Making the decision is only half the work. The framework treats implementation as equally important, and it highlights two processes that determine whether a plan succeeds or fails: communication and coordination. The decision needs to be clearly explained to every person responsible for carrying it out, and it must be coordinated across departments or teams. A decision that isn’t communicated effectively to the people doing the work, or that isn’t aligned with what other parts of the organization are doing, is essentially worthless regardless of how well-reasoned it was.

E: Evaluate and Monitor the Solution

The final step closes the loop. After implementation, you assess whether the solution is actually working and gather feedback. This isn’t a one-time check. Ongoing monitoring lets you catch problems early and adjust course before a small issue becomes a large one. The evaluation phase also creates institutional knowledge: what worked, what didn’t, and what you’d do differently next time.
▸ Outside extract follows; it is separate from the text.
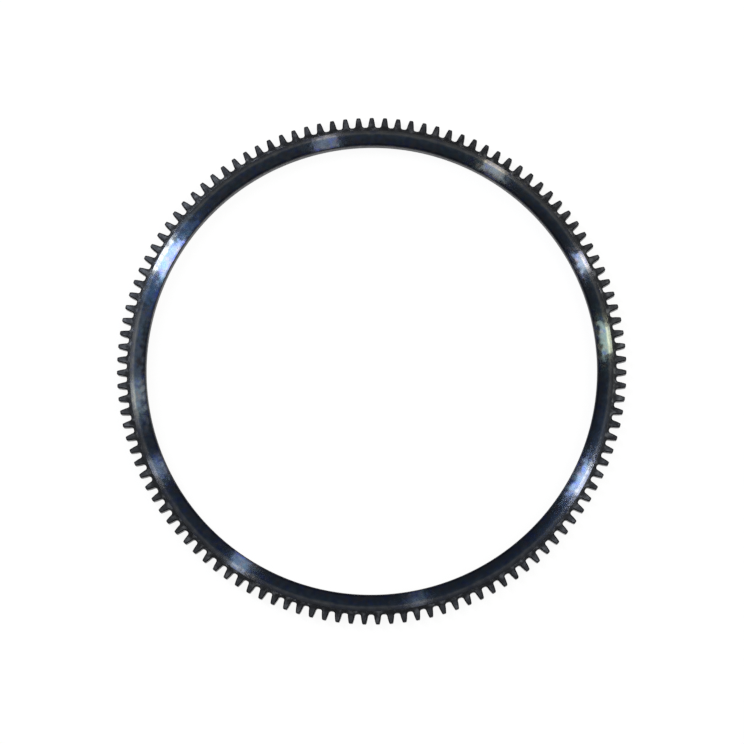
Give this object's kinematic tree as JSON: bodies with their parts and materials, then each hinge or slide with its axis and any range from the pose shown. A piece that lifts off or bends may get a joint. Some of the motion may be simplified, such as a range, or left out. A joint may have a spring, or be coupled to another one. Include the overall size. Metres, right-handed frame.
{
  "type": "flywheel ring gear",
  "caption": "Starter ring gear: a narrow flat steel ring with straight spur teeth round the outside, bevelled where the pinion enters, and a plain press-fit bore.",
  "frame": {"origin": "middle of the bore, on the flat seating face at the back of the ring", "axes": "+Z along the bore axis, towards the front face that the starter pinion enters; a tooth stands on +X"},
  "size_m": [0.3025, 0.3024, 0.01],
  "materials": {
    "blued_steel": "satin"
  },
  "bodies": {
    "root": {"ring_gear": "blued_steel"}
  },
  "joints": []
}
Sharing those lessons in accessible formats (a brief summary, a team debrief, or a simple report) ensures the organization learns from the process, not just the individual who led it.

Why the Model Works in Practice

The DECIDE model’s main strength is that it forces you to slow down and separate tasks that people typically blur together. Most poor decisions don’t come from a lack of intelligence. They come from skipping steps: jumping to solutions before defining the real problem, evaluating options without establishing what “good” looks like, or choosing a path without planning how to actually execute it. The framework makes each of those phases explicit.

It’s also useful in group settings where decision making can become political or chaotic. When everyone agrees on criteria before brainstorming begins, the conversation stays focused on evidence rather than opinion. And because the steps are sequential and easy to reference, the model gives teams a shared vocabulary for where they are in the process and what comes next.

Where the Model Has Limitations

The DECIDE model assumes you have the time and information to work through each step deliberately. In fast-moving situations that demand an immediate response, a six-step framework can feel too slow. It’s best suited for decisions where you have days or weeks to deliberate, not minutes.

The framework also relies heavily on the quality of the people using it. Establishing criteria, for instance, only works if the criteria are genuinely relevant and not shaped by blind spots. In healthcare settings where the model has been studied, researchers found that clinician bias, lack of perspective-taking, and low receptivity to collaboration could all undermine the process. A structured framework doesn’t automatically override the human tendencies that lead to bad decisions; it just makes them easier to spot.

There’s also a practical tension around time. Thoroughly brainstorming alternatives, ranking them against multiple criteria, coordinating implementation across teams, and building in evaluation loops all take effort. In organizations where leaders are already stretched thin, participation in each step can fall short. Research on structured decision-making interventions in healthcare found that time constraints were a consistent barrier to full engagement, with clinicians averaging fewer coaching sessions than recommended.

Applying the Model Beyond Healthcare

Although Guo developed the DECIDE model specifically for healthcare managers, nothing about the six steps is unique to medicine. The framework works for any decision with meaningful stakes and multiple stakeholders: choosing between vendors, restructuring a team, selecting a new software platform, or deciding how to respond to a competitive threat. The core logic (define what’s wrong, decide what matters, explore your options, pick the best one, execute it clearly, and check whether it worked) is universal.

If you’re using the model for a personal decision rather than an organizational one, the steps still apply but some compress naturally. You won’t need a formal communication plan when the only person implementing the decision is you. But the discipline of defining the real problem, setting criteria before exploring options, and circling back to evaluate results can improve the quality of choices at any scale.